Work to do
Of the records that follow, copy only the lines from the line containing "size = part.optimalBoundingBox()" to the line containing "obj.matrix_world = world", both included, exactly as written.

Material

+ + + +

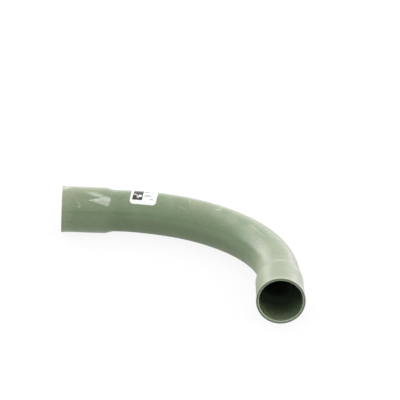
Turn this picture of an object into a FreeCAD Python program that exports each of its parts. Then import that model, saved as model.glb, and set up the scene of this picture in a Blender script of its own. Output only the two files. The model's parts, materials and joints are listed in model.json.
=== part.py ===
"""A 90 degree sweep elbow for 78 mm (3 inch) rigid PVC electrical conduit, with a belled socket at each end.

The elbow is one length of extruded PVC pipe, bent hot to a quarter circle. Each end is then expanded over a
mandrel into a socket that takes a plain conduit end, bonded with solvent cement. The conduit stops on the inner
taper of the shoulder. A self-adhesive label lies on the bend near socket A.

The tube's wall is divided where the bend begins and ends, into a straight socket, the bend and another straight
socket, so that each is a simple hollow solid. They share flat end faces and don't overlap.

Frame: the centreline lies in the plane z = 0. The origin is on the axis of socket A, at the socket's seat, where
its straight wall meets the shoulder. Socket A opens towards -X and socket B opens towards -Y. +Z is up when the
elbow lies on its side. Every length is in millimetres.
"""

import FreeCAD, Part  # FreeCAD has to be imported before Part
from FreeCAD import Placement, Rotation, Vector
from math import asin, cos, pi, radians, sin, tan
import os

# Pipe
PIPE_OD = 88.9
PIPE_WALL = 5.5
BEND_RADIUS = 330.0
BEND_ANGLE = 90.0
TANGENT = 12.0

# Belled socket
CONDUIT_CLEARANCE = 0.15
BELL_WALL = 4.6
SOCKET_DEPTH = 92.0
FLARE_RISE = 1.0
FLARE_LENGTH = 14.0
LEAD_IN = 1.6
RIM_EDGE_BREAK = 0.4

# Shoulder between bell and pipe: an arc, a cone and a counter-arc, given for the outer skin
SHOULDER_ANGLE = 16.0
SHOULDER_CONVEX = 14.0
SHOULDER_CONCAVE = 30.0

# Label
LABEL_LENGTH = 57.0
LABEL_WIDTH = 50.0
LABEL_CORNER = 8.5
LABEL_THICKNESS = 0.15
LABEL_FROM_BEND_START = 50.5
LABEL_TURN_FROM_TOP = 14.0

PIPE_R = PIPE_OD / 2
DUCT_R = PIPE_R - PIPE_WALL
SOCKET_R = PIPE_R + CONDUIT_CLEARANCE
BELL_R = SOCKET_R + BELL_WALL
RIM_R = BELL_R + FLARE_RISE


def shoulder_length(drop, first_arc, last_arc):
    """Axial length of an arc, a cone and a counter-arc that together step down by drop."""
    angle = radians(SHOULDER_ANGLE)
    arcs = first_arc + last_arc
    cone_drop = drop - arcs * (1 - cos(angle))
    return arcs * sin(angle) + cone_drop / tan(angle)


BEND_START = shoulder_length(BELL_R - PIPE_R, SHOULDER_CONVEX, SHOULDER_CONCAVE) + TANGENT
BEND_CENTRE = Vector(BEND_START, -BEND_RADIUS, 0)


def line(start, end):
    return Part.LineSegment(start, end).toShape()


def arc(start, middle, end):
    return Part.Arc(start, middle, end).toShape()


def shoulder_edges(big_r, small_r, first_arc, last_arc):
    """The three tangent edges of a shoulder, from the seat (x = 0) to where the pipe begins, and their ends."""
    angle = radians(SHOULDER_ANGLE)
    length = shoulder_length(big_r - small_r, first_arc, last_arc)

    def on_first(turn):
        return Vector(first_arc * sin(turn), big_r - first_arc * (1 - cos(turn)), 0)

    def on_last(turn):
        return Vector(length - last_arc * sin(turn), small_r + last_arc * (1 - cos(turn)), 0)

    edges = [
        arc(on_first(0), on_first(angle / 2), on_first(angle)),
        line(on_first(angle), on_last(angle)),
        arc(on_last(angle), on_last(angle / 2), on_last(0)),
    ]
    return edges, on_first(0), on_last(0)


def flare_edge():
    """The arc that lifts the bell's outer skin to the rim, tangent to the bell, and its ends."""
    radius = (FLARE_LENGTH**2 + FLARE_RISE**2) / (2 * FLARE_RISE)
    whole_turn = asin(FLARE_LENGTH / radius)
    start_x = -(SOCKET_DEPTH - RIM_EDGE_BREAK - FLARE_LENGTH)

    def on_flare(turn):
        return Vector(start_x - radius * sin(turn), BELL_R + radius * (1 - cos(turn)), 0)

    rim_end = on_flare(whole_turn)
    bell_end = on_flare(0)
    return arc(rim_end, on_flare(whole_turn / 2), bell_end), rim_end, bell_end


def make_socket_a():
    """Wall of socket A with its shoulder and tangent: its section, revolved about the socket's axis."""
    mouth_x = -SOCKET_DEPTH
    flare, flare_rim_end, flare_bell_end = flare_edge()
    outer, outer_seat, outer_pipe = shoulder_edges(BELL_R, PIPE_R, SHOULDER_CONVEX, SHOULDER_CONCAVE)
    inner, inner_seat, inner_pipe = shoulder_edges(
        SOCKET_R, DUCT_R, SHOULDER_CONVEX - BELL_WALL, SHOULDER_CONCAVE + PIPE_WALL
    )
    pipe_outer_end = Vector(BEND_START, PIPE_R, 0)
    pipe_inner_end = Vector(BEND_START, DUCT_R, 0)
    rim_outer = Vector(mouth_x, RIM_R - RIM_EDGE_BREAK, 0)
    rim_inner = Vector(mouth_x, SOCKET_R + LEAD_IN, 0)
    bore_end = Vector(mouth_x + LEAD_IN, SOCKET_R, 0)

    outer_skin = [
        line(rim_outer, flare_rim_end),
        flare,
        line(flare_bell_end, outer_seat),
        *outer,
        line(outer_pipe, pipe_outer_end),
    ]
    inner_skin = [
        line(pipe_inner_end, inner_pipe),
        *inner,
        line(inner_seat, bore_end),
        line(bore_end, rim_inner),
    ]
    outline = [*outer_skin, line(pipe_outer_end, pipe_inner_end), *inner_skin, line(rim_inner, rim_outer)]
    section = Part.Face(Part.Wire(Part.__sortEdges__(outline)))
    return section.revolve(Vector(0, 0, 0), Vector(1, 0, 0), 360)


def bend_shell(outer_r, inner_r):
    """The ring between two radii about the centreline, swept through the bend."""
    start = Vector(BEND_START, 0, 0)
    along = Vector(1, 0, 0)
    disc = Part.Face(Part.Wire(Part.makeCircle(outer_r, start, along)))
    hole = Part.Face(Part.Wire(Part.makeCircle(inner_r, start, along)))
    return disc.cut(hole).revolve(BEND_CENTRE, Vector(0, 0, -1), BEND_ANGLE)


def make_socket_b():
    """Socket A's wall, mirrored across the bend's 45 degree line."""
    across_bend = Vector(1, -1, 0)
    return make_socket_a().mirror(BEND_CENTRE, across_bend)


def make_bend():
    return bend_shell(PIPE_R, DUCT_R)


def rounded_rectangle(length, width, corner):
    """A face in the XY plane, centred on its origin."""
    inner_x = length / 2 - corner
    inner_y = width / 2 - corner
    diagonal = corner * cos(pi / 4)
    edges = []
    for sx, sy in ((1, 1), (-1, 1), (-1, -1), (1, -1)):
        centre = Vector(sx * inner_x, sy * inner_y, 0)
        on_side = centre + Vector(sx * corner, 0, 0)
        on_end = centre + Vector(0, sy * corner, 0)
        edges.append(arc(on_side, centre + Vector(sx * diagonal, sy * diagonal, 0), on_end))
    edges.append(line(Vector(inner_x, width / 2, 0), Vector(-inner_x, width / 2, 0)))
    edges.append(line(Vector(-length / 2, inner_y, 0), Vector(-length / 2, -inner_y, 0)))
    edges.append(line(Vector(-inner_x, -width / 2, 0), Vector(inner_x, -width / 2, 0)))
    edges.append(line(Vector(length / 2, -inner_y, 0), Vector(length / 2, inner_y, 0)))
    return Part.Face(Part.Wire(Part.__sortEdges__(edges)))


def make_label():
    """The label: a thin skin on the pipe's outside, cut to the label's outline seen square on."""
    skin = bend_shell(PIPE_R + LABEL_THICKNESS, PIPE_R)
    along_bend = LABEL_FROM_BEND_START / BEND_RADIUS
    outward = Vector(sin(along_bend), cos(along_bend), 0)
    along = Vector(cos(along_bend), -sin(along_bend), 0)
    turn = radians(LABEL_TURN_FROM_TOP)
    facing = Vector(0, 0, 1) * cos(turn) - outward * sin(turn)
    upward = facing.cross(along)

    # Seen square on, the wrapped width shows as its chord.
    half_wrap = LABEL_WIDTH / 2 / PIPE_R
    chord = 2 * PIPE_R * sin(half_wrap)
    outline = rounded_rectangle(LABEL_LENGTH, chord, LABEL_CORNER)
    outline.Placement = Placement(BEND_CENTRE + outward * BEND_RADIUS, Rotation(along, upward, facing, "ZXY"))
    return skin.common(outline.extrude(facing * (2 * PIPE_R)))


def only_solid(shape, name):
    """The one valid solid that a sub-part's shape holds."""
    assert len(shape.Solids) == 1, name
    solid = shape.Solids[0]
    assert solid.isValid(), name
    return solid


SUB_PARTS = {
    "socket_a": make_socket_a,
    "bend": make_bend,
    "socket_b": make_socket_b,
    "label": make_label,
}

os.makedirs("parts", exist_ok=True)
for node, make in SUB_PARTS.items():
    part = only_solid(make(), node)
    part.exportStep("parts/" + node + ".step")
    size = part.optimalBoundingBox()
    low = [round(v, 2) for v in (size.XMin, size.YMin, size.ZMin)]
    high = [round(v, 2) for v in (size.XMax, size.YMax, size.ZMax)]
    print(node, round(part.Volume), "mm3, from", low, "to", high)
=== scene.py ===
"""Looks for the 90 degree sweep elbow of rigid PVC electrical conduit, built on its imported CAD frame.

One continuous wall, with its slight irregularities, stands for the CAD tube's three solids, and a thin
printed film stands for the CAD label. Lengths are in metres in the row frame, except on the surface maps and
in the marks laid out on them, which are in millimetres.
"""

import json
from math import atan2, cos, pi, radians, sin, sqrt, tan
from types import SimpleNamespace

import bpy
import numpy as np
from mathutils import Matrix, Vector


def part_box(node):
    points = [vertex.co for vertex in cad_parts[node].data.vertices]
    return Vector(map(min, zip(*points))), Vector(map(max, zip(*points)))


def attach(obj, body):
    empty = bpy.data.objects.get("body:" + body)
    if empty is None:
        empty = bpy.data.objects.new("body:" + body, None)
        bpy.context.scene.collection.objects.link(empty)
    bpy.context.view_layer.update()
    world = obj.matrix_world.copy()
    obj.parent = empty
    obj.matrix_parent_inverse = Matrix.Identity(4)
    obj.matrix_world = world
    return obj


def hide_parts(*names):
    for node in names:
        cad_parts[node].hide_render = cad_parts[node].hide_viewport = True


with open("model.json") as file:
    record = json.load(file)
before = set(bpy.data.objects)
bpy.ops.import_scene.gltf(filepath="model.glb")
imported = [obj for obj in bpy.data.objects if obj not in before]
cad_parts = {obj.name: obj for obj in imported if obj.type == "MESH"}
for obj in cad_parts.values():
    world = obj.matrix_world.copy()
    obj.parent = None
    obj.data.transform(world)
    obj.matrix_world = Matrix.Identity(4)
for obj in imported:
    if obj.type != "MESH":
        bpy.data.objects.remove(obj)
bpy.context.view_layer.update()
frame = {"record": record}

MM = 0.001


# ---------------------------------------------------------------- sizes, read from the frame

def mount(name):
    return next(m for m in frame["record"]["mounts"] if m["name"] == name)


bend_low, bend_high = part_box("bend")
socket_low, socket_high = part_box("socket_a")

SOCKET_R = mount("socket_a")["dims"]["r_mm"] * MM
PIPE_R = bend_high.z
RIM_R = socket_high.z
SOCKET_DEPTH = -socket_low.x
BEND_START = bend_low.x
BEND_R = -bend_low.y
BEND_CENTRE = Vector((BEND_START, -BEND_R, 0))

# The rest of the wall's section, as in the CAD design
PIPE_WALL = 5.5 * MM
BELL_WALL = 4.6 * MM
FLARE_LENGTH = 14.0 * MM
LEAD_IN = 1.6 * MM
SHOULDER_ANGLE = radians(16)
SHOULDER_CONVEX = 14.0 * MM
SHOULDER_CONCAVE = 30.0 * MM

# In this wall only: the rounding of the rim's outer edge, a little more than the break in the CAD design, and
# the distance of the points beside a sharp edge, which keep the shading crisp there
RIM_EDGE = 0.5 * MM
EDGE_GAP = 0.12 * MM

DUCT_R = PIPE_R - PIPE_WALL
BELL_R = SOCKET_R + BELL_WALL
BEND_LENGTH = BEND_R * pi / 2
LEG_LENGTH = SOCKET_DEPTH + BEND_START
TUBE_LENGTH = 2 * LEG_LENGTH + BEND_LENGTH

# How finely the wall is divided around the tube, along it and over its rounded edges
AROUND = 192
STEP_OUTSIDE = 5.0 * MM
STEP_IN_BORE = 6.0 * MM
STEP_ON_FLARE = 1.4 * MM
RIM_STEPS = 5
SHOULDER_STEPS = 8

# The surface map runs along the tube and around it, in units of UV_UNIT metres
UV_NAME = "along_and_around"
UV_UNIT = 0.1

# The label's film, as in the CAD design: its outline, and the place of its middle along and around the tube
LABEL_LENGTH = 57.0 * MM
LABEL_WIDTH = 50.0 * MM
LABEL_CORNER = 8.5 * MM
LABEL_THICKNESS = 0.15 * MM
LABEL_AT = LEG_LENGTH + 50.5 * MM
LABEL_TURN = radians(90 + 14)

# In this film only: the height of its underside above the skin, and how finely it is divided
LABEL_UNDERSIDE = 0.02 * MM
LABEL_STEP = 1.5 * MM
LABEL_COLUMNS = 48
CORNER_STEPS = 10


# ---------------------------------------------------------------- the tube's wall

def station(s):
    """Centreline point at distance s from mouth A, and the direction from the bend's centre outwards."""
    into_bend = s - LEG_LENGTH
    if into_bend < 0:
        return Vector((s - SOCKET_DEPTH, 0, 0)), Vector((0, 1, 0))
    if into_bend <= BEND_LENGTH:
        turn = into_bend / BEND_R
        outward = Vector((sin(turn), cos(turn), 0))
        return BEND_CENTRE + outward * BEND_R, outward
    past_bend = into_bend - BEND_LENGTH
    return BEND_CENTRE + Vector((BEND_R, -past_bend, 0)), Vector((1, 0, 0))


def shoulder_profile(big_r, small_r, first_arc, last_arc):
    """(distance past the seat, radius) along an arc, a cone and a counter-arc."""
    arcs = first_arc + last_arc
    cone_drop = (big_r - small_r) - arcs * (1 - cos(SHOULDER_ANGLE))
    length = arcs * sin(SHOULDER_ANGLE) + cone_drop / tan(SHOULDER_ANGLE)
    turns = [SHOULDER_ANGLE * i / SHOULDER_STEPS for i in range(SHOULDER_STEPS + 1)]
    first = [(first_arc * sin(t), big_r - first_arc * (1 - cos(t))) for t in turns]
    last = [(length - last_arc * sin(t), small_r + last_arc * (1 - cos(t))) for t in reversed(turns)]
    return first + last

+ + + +

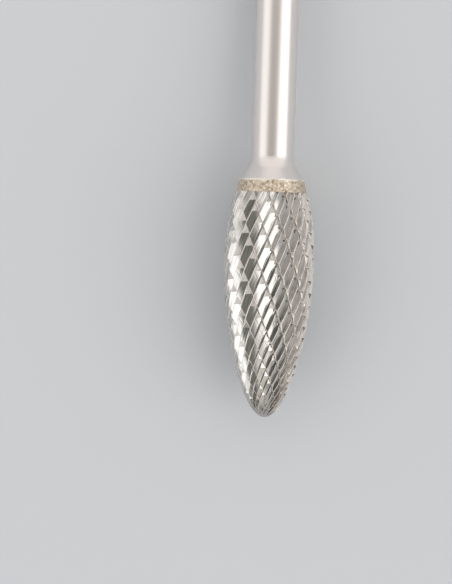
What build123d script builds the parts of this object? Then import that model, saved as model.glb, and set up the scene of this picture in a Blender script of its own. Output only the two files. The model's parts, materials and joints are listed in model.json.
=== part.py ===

+ + + +

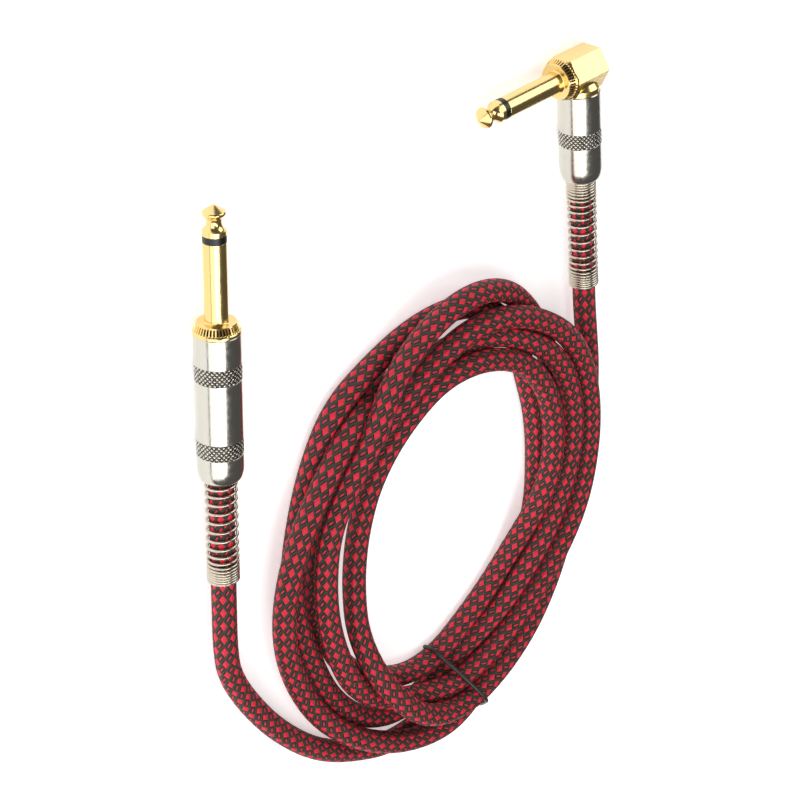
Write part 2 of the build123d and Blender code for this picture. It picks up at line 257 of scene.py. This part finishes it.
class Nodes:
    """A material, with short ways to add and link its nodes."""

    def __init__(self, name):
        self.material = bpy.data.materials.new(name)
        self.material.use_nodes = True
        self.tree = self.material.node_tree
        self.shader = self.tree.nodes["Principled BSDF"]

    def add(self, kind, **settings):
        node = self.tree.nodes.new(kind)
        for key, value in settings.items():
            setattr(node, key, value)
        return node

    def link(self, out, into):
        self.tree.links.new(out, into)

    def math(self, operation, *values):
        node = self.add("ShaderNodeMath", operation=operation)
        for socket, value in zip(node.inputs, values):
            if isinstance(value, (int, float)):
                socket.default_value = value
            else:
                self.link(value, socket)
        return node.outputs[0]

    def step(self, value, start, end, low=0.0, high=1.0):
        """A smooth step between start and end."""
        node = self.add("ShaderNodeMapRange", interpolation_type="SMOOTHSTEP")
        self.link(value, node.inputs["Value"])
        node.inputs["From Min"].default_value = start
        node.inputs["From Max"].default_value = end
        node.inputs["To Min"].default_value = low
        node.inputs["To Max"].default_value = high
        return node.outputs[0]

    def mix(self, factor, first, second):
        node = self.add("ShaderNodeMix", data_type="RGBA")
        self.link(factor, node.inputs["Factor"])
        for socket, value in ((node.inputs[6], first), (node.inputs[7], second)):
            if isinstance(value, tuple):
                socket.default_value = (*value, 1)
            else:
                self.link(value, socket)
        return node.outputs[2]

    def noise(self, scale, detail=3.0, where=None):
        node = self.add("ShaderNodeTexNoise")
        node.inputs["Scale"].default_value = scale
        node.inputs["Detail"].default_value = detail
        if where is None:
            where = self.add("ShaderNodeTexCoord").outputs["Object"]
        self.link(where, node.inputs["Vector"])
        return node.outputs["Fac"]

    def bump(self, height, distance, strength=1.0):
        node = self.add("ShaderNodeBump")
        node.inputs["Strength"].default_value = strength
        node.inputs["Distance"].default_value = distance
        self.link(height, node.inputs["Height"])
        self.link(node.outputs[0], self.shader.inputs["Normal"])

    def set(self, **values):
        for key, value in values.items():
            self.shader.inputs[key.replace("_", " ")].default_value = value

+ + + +

Exercise solution
    size = part.optimalBoundingBox()
    low = [round(v, 2) for v in (size.XMin, size.YMin, size.ZMin)]
    high = [round(v, 2) for v in (size.XMax, size.YMax, size.ZMax)]
    print(node, round(part.Volume), "mm3, from", low, "to", high)
=== scene.py ===
"""Looks for the 90 degree sweep elbow of rigid PVC electrical conduit, built on its imported CAD frame.

One continuous wall, with its slight irregularities, stands for the CAD tube's three solids, and a thin
printed film stands for the CAD label. Lengths are in metres in the row frame, except on the surface maps and
in the marks laid out on them, which are in millimetres.
"""

import json
from math import atan2, cos, pi, radians, sin, sqrt, tan
from types import SimpleNamespace

import bpy
import numpy as np
from mathutils import Matrix, Vector


def part_box(node):
    points = [vertex.co for vertex in cad_parts[node].data.vertices]
    return Vector(map(min, zip(*points))), Vector(map(max, zip(*points)))


def attach(obj, body):
    empty = bpy.data.objects.get("body:" + body)
    if empty is None:
        empty = bpy.data.objects.new("body:" + body, None)
        bpy.context.scene.collection.objects.link(empty)
    bpy.context.view_layer.update()
    world = obj.matrix_world.copy()
    obj.parent = empty
    obj.matrix_parent_inverse = Matrix.Identity(4)
    obj.matrix_world = world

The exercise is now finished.